Successive UK governments have considered and rejected making pre-exchange agreements binding. The most recent review was the MHCLG’s Home Buying and Selling consultation (2025), which explored reservation agreements but stopped short of recommending mandatory binding offers. The political argument for the current system is that it gives buyers time to conduct due diligence (surveys, searches) before committing — but the cost of this flexibility is the gazumping risk.
What does gazumping cost?
If you are gazumped, you lose the money already spent on the transaction:
| Cost | Typical range | Recoverable? |
|---|---|---|
| Solicitor fees (to date) | £500–£1,200 | Usually not |
| Property survey | £400–£1,500 | No |
| Mortgage arrangement fee | £0–£1,000 | Sometimes transferable |
| Local authority searches | £250–£450 | No (property-specific) |
| Total potential loss | £1,150–£4,150 |
Beyond the financial cost, gazumping causes significant emotional distress and delays your property search by weeks or months.

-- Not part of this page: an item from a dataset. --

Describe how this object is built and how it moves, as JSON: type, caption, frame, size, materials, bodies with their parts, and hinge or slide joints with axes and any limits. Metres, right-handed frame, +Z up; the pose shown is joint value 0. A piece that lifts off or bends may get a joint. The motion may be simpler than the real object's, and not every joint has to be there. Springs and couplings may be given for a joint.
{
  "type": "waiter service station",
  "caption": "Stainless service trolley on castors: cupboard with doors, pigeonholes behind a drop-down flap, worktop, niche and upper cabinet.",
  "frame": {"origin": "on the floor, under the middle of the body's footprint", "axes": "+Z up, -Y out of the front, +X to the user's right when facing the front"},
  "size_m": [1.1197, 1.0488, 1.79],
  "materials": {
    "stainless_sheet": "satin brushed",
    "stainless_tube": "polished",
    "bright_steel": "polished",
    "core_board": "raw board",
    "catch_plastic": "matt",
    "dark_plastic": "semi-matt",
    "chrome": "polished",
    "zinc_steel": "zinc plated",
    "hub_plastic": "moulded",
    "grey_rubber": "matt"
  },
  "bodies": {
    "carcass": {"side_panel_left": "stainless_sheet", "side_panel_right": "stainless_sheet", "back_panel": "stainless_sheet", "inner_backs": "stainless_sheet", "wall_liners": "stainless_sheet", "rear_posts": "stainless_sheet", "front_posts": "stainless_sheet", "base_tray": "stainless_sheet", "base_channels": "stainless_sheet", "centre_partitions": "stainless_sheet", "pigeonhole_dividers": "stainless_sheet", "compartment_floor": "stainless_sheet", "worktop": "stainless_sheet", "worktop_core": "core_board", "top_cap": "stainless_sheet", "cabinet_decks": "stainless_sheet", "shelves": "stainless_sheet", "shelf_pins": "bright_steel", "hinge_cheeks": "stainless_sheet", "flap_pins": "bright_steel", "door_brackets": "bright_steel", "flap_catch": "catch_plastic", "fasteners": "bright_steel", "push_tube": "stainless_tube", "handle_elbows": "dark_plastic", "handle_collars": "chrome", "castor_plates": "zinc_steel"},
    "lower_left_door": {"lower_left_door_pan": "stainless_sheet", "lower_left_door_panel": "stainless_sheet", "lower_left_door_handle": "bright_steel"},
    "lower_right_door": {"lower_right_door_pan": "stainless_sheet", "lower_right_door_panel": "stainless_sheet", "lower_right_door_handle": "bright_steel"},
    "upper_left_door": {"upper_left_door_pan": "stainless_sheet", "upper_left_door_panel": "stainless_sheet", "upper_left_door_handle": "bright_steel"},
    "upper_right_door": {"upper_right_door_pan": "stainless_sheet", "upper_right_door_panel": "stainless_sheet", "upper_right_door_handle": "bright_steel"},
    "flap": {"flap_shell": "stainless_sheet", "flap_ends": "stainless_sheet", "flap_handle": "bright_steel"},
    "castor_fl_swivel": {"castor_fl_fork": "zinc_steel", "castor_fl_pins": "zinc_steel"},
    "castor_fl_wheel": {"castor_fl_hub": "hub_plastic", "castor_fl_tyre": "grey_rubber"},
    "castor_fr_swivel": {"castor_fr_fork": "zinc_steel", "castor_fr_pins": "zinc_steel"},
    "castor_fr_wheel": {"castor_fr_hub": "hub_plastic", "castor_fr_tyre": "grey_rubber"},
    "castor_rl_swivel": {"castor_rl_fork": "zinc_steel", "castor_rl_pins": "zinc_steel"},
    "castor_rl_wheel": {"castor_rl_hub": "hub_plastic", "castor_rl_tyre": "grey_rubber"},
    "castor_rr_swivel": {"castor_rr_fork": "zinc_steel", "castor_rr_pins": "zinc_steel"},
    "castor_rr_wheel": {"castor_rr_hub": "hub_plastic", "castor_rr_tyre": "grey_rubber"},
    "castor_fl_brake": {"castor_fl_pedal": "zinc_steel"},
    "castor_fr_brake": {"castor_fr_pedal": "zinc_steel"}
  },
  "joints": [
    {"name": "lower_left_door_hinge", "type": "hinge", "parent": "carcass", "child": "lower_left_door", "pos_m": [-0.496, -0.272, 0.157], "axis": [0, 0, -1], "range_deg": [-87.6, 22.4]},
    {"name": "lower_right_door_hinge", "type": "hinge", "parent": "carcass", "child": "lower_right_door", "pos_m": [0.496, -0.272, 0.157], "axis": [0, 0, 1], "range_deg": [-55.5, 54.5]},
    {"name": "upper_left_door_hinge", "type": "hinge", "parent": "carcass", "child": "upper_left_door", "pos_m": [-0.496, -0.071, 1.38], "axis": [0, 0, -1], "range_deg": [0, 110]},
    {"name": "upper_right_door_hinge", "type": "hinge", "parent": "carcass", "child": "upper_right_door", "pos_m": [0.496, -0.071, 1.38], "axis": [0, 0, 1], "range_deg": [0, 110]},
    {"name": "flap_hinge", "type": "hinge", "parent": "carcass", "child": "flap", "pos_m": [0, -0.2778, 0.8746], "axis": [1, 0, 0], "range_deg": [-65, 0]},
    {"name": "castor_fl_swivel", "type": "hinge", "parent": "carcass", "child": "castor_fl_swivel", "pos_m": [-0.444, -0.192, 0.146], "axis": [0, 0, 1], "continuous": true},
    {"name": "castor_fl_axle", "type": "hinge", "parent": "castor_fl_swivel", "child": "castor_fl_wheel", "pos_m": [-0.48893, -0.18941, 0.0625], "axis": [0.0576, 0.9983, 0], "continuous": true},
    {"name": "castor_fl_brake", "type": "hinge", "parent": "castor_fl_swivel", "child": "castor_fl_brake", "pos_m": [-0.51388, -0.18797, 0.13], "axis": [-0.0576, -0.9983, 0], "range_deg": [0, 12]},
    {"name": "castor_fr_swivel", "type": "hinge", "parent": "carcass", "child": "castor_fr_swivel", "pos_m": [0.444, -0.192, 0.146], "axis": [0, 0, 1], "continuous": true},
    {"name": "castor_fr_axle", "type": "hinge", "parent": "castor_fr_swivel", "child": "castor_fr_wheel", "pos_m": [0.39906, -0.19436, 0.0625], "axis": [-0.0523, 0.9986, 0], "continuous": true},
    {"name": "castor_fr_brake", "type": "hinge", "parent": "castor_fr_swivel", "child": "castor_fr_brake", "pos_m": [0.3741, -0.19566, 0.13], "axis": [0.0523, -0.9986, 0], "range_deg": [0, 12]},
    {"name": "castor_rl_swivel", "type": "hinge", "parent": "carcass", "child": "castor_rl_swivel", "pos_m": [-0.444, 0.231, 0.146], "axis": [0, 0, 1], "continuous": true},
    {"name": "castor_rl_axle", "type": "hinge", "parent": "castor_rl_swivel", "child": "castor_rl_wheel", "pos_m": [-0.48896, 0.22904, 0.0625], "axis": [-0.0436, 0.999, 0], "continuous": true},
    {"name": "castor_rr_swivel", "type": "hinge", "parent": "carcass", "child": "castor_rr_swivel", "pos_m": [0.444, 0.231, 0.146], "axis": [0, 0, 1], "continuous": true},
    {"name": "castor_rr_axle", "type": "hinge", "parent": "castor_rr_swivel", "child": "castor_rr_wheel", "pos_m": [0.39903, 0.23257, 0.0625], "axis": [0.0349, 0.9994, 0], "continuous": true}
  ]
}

How to reduce the risk of being gazumped
You cannot eliminate gazumping risk entirely under the current legal system, but you can significantly reduce it:
1. Move fast after your offer is accepted
The longer the period between offer acceptance and exchange, the greater the gazumping risk. Instruct your solicitor immediately. Have your mortgage agreement in principle ready before you start viewing. Respond to solicitor enquiries the same day they arrive. Every day you save reduces the window for a competing offer to appear.

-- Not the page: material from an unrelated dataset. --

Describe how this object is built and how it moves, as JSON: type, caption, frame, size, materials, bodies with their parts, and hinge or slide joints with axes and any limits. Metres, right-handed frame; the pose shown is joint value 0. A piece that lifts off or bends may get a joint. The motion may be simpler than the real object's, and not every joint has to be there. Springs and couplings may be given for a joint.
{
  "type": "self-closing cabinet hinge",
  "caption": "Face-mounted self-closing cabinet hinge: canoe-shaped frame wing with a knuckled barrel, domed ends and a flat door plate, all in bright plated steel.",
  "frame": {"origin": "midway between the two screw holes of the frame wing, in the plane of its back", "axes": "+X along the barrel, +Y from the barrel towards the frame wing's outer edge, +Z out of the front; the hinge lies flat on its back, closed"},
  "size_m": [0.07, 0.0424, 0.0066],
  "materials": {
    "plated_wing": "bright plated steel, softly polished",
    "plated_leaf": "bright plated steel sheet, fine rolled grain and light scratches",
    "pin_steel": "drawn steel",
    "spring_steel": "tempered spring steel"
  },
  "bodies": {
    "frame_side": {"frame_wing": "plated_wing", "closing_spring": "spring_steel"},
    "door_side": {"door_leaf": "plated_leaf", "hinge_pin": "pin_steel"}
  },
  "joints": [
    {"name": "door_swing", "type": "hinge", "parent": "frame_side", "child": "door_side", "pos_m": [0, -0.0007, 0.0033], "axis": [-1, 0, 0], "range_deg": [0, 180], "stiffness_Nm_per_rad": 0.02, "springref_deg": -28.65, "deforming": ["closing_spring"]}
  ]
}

2. Get a pre-arranged mortgage
A mortgage agreement in principle (AIP) demonstrates to the seller that you can proceed. Buyers without an AIP are more likely to be gazumped because they represent a higher risk of the sale falling through. Most lenders issue an AIP within 24–48 hours.

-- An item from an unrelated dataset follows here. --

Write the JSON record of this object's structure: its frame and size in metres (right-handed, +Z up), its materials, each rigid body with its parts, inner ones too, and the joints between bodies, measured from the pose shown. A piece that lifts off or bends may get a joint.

3. Consider a lock-out agreement
A lock-out agreement (also called an exclusivity agreement) is a legal contract in which the seller agrees not to negotiate with other buyers for a fixed period — typically 2–4 weeks. It does not oblige the seller to sell to you, but it prevents them from actively entertaining competing offers during the exclusivity period. Costs approximately £200–£500 in legal fees and is enforceable as a contract.
4. Request a reservation agreement
A reservation agreement goes further than a lock-out: both buyer and seller deposit a sum (typically £500–£1,000 each) into an escrow account. If either party withdraws without good reason, they forfeit their deposit to the other party. This creates a financial disincentive to gazump or to withdraw capriciously. Reservation agreements are increasingly common in new-build purchases and are being adopted by some estate agents for resales.
5. Be the strongest buyer, not just the highest bidder
Sellers gazump not just for more money but for a more certain sale. If you can demonstrate that you are chain-free, cash or pre-approved, and ready to exchange quickly, you become harder to gazump because replacing you with a less certain buyer is risky for the seller too.
6. Build a relationship with the seller
In private sales and on platforms where buyer-seller communication is direct, a personal connection can deter gazumping. Sellers are less likely to gazump someone they have met and liked. This human element is lost in traditional agent-mediated sales where buyer and seller never interact.
7. Use a platform with transparent offers
On open for offer, all offers appear on an anonymised waitlist. Both buyer and seller can see competing interest in real time. This transparency means no offer arrives as a surprise after you have already been accepted — because all interest is visible from the start. It does not eliminate gazumping legally, but it changes the dynamic: sellers see the full picture of buyer interest before accepting, reducing the likelihood of a later, disruptive offer.
Gazumping vs gazundering: what is the difference?
Gazumping is when the seller accepts a higher offer from a different buyer after accepting yours. Gazundering is the reverse — when the buyer reduces their offer after it has been accepted, typically just before exchange, exploiting the seller’s reluctance to start the process again.
Both practices are legal in England and Wales, and both are a consequence of the same structural problem: the gap between offer acceptance and exchange of contracts is too long and too uncommitted.
Will gazumping be banned in the UK?
There is no current legislation to ban gazumping in England and Wales. The MHCLG’s 2025 consultation on home buying and selling explored reservation agreements as a voluntary measure, and the Leasehold and Freehold Reform Act 2024 modernised some aspects of conveyancing, but neither introduced binding pre-exchange offers.
Scotland has effectively eliminated gazumping through its legal framework of binding missives. Any reform in England and Wales would likely require fundamental changes to the conveyancing process — which no government has yet been willing to pursue.
Frequently asked questions
Is gazumping illegal in the UK?
No. Gazumping is legal in England and Wales. A property sale does not become legally binding until exchange of contracts. Before exchange, either party can withdraw without penalty. In Scotland, the legal system is different: accepted offers (concluded missives) are binding, so gazumping is effectively impossible.
Can an estate agent help prevent gazumping?
Estate agents are required by their professional codes to present all offers to the seller. This means they must pass on a higher offer even after the seller has accepted yours. However, a good agent will advise the seller on the risks of gazumping (the replacement buyer may not proceed, the original buyer’s goodwill is lost) and may recommend against it.
What should I do if I have been gazumped?
You have no legal recourse against the seller. Your options are to increase your offer (only if the property is genuinely worth more to you), walk away and resume your search, or ask your solicitor about transferring searches and mortgage arrangements to a new property to minimise wasted costs.
Does gazumping happen with new builds?
Rarely. New-build purchases typically involve reservation agreements with financial deposits from the outset, which create a binding commitment much earlier in the process. This is one reason the new-build sector has lower fall-through rates than the resale market.